How can that communication be improved?

“I don’t think all of it lays on NASCAR,” Harvick said. “Some of it lays on the team owners, to get the drivers more into the mix. It’s not like that on a lot of teams. Our team is not aligned with a lot of the decisions and some of the things that have happened in the sport. … I think we’ve got to pull the owners into this conversation because a lot of them have pushed NASCAR into doing the things they’ve done from a financial situation. … We have to get the drivers and owners to be more on the same page with what’s going on from the owner’s and NASCAR standpoint and get that communication right. That’s a piece of the puzzle that’s missing.

“... I wouldn’t lay all the decisions that have been made in the sport are definitely not all on NASCAR’s shoulders.
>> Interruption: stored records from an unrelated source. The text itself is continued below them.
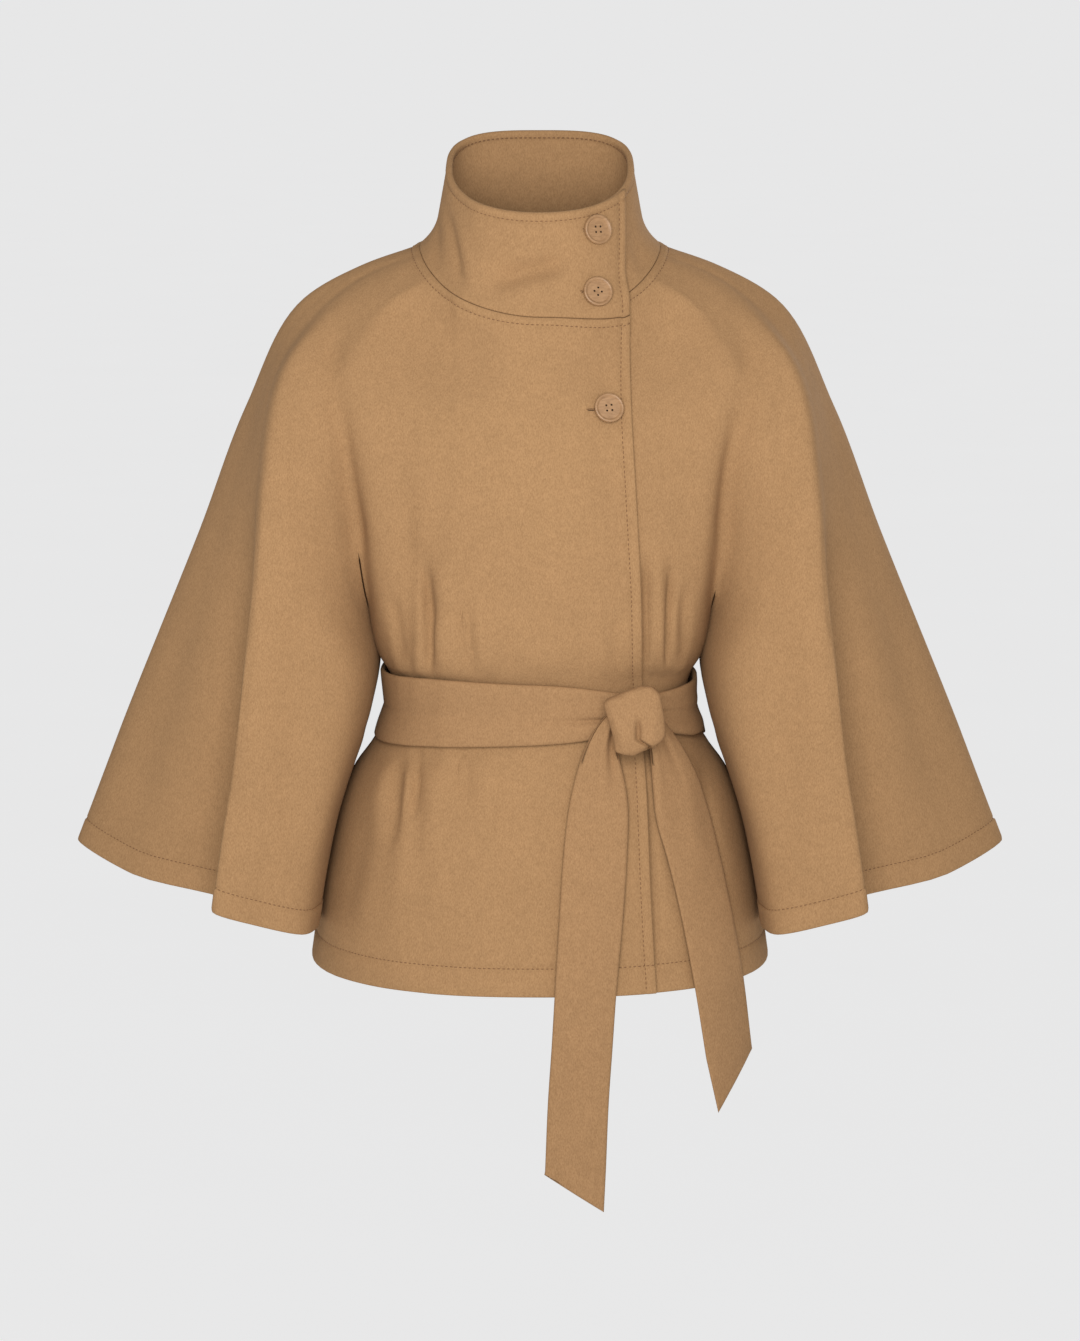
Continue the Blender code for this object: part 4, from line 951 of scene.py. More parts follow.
OVER_COLUMN = int(np.argmin(np.abs(right_form.u[1] - LINE_OVER)))
EDGE_COLUMN = int(np.argmin(np.abs(right_form.u[0] - 1)))
UNDER_COLUMN = int(np.argmin(np.abs(right_form.u[0] - UNDERLAP_U)))
SLEEVE_FRONT, SLEEVE_BACK = slice(0, OVER_COLUMN + 1), slice(OVER_COLUMN, None)
TO_EDGE, TO_UNDERLAP = slice(0, EDGE_COLUMN + 1), slice(0, UNDER_COLUMN + 1)
print("columns to the edge, the underlap and the overarm:", EDGE_COLUMN, UNDER_COLUMN, OVER_COLUMN)

# %% The right front, which lies on top
body, body_normals, body_relief = right_form.part(0)
crossing, crossing_normals, crossing_relief = columns_of(left_crossing.part(0), TO_EDGE)
crossing_lift = (crossing_relief + layer_size(left_crossing)[:, TO_EDGE]
                 + edge_relief(EDGE_COLUMN + 1))
right_lift = body_relief + overlap_share(neck_place(right_form.u[0])) * layer_size(right_form)
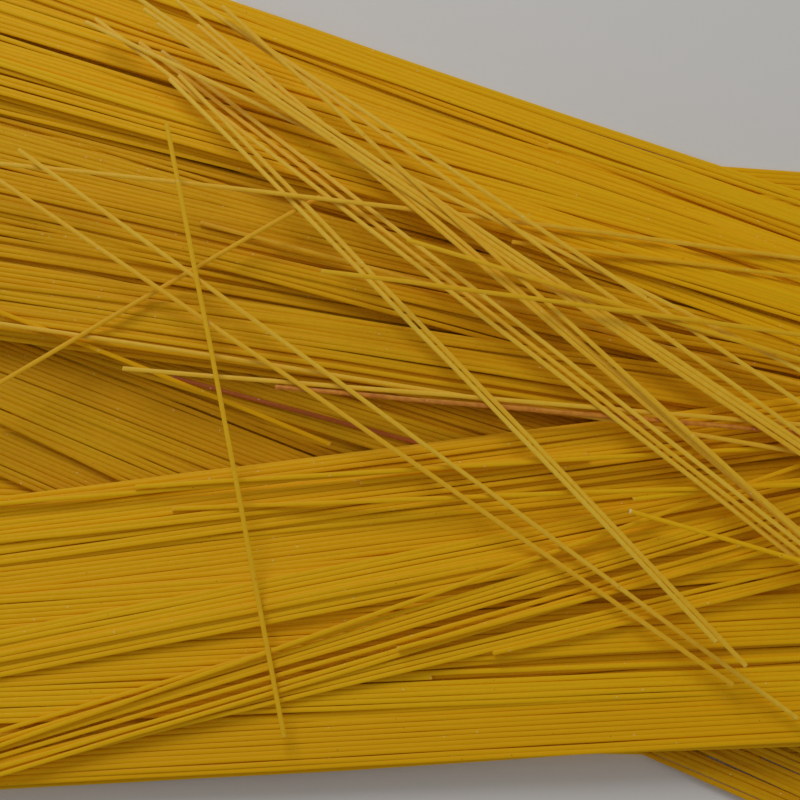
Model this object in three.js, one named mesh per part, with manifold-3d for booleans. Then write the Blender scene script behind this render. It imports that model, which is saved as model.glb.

Thats one of the more frustrating things that happens. Everybody comes into how do we make the sport better, whether it’s competition or social media or whatever, and can’t set aside those agendas to do what’s right for the sport.

“Unfortunately, there’s a lot of politics in every decision that gets made and everything we do in today’s world. This is not my favorite thing to talk about, but obviously with everything that happened this week, this is definitely a topic we have to talk about.”